The only thing opened inside the airport at the time (and it was about 4am local time) was McD's, and queues quickly formed - I put my 'breakfast' off until closer to the rescheduled departure time of 7.30am local time, which was then they said they'd managed to get a replacement captain & crew. Ended up getting the Sausage & Egg McMuffin (of course), which was actually very delicious - sausage pattie almost as good as in HK (but not quite), but the egg was by far the best I'd ever had in a McMuffin. Next I suppose I'll have to try the McGriddle, but looks to me like the English Muffins have been replaced by blueberry pancakes, so... not too sure about that... The only frustration was my failure to get a cup of tea with my bfast combo, the server was either stymied by my accent or my request for a 'milk tea'. Whatever it was, ended up with a gigantic cup of black (filtered?) coffee about twice the size of your normal NZ cup, and only managed to scull it down after adding two creamers and three sugars. Yum!

When we FINALLY got to Boston it was a full six hours after our initial estimated arrival time. At least it was easy to get from the airport to Natick! Met James at the Logan Express bus stop, had a quick shower back at the hotel and then grabbed some lunch at the nearby mall. I'll be heading back there tomorrow to have a proper exploration of the shops while James finishes up the last of his work-related days.

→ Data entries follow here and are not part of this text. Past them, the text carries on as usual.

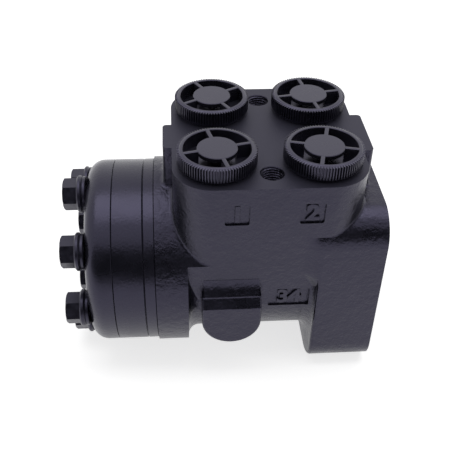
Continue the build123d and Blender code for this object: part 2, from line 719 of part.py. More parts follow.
nodes = {
    "housing": housing(),
    "distributor_plate": distributor_plate(),
    "gear_ring": gear_ring(),
    "end_cover": end_cover(),
    "cover_bolts": round_the_lobes(cover_bolt()),
    "cover_washers": round_the_lobes(washer(washer_r, washer_thickness, bolt_seat, washer_chamfer)),
    "cover_seal_washers": round_the_lobes(
        washer(seal_washer_r, seal_washer_thickness, bolt_seat + washer_thickness, seal_washer_chamfer)),
    "rotor": rotor(),
    "rotor_spacer": rotor_spacer(),
    "drive_link": drive_link(),
    "sleeve": sleeve(),
    "spool": spool(),
    "cross_pin": cross_pin(),
    "leaf_springs_flat": leaf_springs(False),
    "leaf_springs_arched": leaf_springs(True),
    "spring_ring": tube(sleeve_r - valve_clearance, sleeve_r - spring_ring_thickness,
                        -spring_setback - spring_ring_width / 2 + end_clearance,
                        -spring_setback + spring_ring_width / 2 - end_clearance),
    "thrust_race_front": tube(race_outer_r, race_inner_r, bearing_front - race_thickness, bearing_front),
    "thrust_race_rear": tube(race_outer_r, race_inner_r, sleeve_front, sleeve_front + race_thickness),
    "thrust_needles": thrust_needles(),
    "shaft_seal": tube(seal_r - seal_fit, seal_inner_r, shaft_seal_rear, shaft_seal_front),
    "dust_seal": tube(seal_r - seal_fit, seal_inner_r, seal_front - dust_seal_width, seal_front),
    "seal_rings": [seal_ring(rear_face, 1), seal_ring(plate_rear, -1), seal_ring(ring_rear, 1)],
    "check_valve_seat": check_valve_seat(),
    "check_ball": check_ball(),
}
for name, (x, y) in port_places.items():
    nodes[name] = transport_plug(x, y, plug_turns[name])

os.makedirs("parts", exist_ok=True)
for name, shape in nodes.items():
    if isinstance(shape, list):
        shape = Compound(children=shape)
    export_step(shape, f"parts/{name}.step")
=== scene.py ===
import json
import math

import bmesh
import bpy
from mathutils import Matrix, Vector


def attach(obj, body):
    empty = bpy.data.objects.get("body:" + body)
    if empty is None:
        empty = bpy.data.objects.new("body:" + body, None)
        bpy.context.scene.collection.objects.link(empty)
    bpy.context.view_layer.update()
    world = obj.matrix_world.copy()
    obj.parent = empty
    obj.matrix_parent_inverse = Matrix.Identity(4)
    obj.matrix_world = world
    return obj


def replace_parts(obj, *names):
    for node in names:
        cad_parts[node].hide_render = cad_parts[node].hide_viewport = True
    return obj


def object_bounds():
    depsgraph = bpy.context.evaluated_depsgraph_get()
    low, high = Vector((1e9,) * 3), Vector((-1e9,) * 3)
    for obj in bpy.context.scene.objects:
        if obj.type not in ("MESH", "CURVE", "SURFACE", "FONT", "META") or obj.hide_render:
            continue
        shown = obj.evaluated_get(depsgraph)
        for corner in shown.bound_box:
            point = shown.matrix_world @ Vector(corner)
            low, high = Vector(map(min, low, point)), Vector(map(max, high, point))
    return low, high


# Looks of an orbital steering unit: finishes for the CAD nodes, moulded transport plugs, threads in the
# tapped holes, cast numerals and the soft blends of the casting. Sizes and places of the pieces are in
# millimetres, in the frame of the CAD model, and new_piece turns them to metres.

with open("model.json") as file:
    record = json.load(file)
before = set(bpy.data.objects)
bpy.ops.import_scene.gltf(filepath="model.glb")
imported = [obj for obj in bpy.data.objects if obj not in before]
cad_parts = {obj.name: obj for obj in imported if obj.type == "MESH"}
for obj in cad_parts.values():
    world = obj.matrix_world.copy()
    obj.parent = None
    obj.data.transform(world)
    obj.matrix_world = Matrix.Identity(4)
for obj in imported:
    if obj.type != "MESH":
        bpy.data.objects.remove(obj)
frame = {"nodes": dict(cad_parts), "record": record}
cad_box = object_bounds()

MM = 0.001
mounts = {mount["name"]: mount for mount in frame["record"]["mounts"]}


def place_of(mount_name):
    """Where a mount of the CAD model is, in millimetres."""
    return Vector(mounts[mount_name]["pos_m"]) / MM


PORTS = ("front_left", "front_right", "back_left", "back_right")
PORT_FACE = place_of("port_face_bolts").z      # height of the ground port face
WAIST_HALF = 38.5                              # half the width of the casting, level with its bore
WALL_DRAFT = 3.5 / PORT_FACE                   # lean of the side walls, out towards the port face


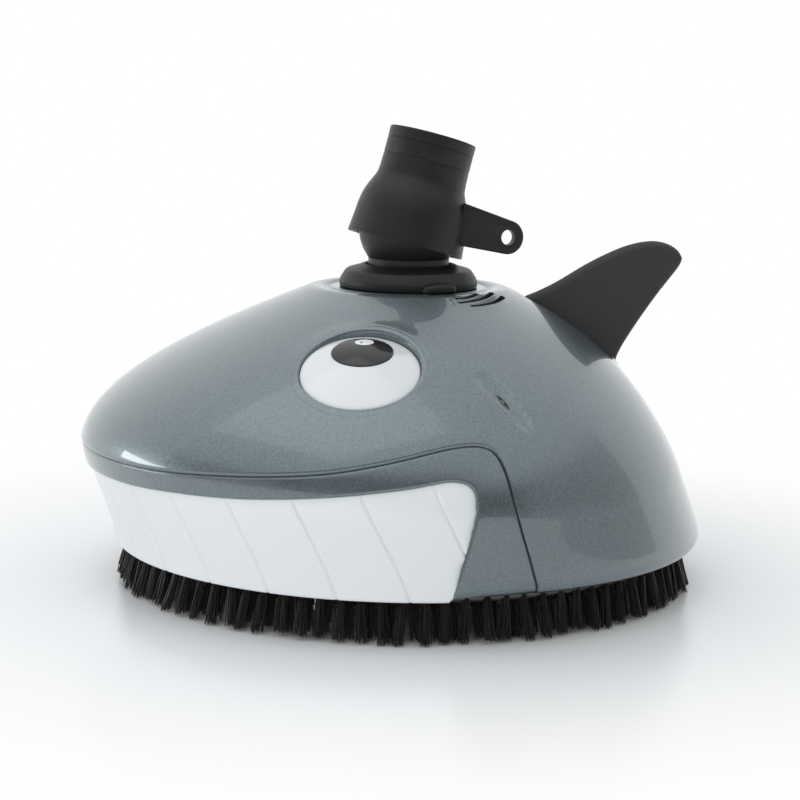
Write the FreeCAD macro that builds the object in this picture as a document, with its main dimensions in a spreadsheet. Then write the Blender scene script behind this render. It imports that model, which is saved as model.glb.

Dinner was at TGI Fridays, which was not too bad except their barbeque sauce tasted mainly like tangy high-fructose corn syrup, but at least we got the smaller (i.e. normal) portion sizes. Tomorrow I'm looking forward to a proper New England Clam Chowder!

Sunday, 7 June 2009

another trip, another blog

I've lost count of how many blogs I've started, and how many months (years?) since I last posted in any of them, but given my imminent three week trip to the States, now's as good a time as any to throw another one into the mix!